The A/R region will remain essentially unaffected.

The peak power threshold is dependent on the junction geometry, bandwidth, and ferrite material properties. The threshold level can be improved by doping the ferrite material with elements such as holmium, which will cause a slight increase in the insertion loss at low powers.

Harmonics:
At high peak power levels the non-linearity of the circulator or isolator generates harmonic and intermodulation products within the ferrite junction. Because of design limitations imposed by other parameters it is difficult to eliminate this effect.

AVERAGE POWER:
The power dissipated in the circulator or isolator is in proportion to the insertion loss. If the average power level is significant, the dissipated power will cause heating of the ferrite junction and degradation in performance.

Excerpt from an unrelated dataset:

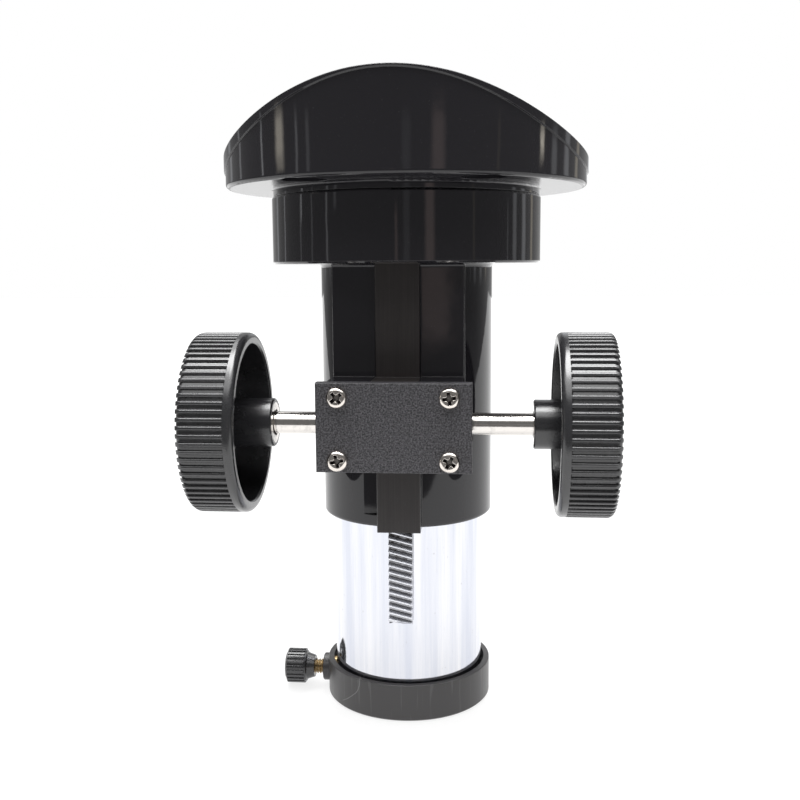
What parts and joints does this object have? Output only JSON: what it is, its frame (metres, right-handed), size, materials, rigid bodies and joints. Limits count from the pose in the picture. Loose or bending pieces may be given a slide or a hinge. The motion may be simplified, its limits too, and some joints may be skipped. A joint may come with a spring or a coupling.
{
  "type": "rack-and-pinion telescope focuser",
  "caption": "Eyepiece focuser for a reflecting telescope: a curved saddle carries a housing in which a racked drawtube is driven in and out by a pinion shaft with a knob at each end.",
  "frame": {"origin": "on the optical axis at the open end of the eyepiece collar, with the drawtube part way out", "axes": "+Z along the optical axis towards the telescope tube; X along the knob shaft; -Y faces the pinion cover"},
  "size_m": [0.0924, 0.0893, 0.1472],
  "materials": {
    "gloss_black": "glossy black moulded plastic",
    "knob_black": "matte black plastic with a ridged grip",
    "cover_black": "fine-grained matte black",
    "collar_black": "satin black",
    "tube_chrome": "bright chrome plate",
    "steel": "machined steel",
    "nickel": "bright nickel plate",
    "stainless": "ground stainless steel",
    "brass": "turned brass",
    "nylon_white": "natural nylon",
    "ptfe": "self-lubricating strip",
    "spring_steel": "blued spring steel"
  },
  "bodies": {
    "housing": {"saddle_base": "gloss_black", "focuser_housing": "gloss_black", "base_screws": "steel", "guide_strips": "ptfe", "bearing_block_left": "nylon_white", "bearing_block_right": "nylon_white", "tension_spring": "spring_steel", "pinion_cover": "cover_black", "cover_screws": "nickel"},
    "knob_shaft": {"pinion_shaft": "stainless", "pinion_gear": "brass", "knob_left": "knob_black", "knob_right": "knob_black", "knob_insert_left": "stainless", "knob_insert_right": "stainless"},
    "drawtube": {"drawtube": "tube_chrome", "rack": "steel", "rack_screws": "steel", "eyepiece_collar": "collar_black", "clamp_insert": "brass"},
    "clamp_pad": {"clamp_pad": "nylon_white"},
    "clamp_screw": {"clamp_stud": "brass", "clamp_head": "knob_black"}
  },
  "joints": [
    {"name": "pinion_spin", "type": "hinge", "parent": "housing", "child": "knob_shaft", "pos_m": [0, -0.02566, 0.0729], "axis": [1, 0, 0], "range_deg": [-250.2, 528.2]},
    {"name": "drawtube_slide", "type": "slide", "parent": "housing", "child": "drawtube", "axis": [0, 0, 1], "range_m": [-0.018, 0.038]},
    {"name": "clamp_pad_slide", "type": "slide", "parent": "drawtube", "child": "clamp_pad", "axis": [1, 0, 0], "range_m": [-0.0015, 0.0015]},
    {"name": "clamp_screw_turn", "type": "hinge", "parent": "clamp_pad", "child": "clamp_screw", "pos_m": [-0.024, 0, 0.0046], "axis": [1, 0, 0], "range_deg": [-772, 772]}
  ],
  "couplings": [
    {"joint": "pinion_spin", "follows": "drawtube_slide", "rad_per_m": 242.57},
    {"joint": "clamp_screw_turn", "follows": "clamp_pad_slide", "rad_per_m": 8976}
  ]
}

Conduction, convection or liquid cooling can increase the average power rating of a circulator or isolator. The connector type is also important when the average power is significant. Captured SMA and hermetic seal connectors are limited in power rating because of their internal losses.

The average power rating of a circulator or isolator will also depend on the resultant mismatch at the output port. For example if a signal of 100 Watts average power were applied at the input of a circulator terminated with a 6.00:1 mismatch, 51 watts would be reflected, requiring the circulator to handle 151 watts total.

ISOLATOR TERMINATION RATING:
The power rating required for the termination of an isolator depends on the mismatch on the output port as shown below:

Mismatch on Output port	% Power Reflected
1.0 (perfect match)	0
1.5	4
2.0	11
6.0	51
Short or open circuit	100

RFI:
RFI leakage values of 30dB or less are easily obtainable in a standard circulator or isolator. Internal plates bonded using conductive epoxy can be used so that values up to 60dB can be obtained. Additional RFI shielding can be provided by utilizing special packaging techniques.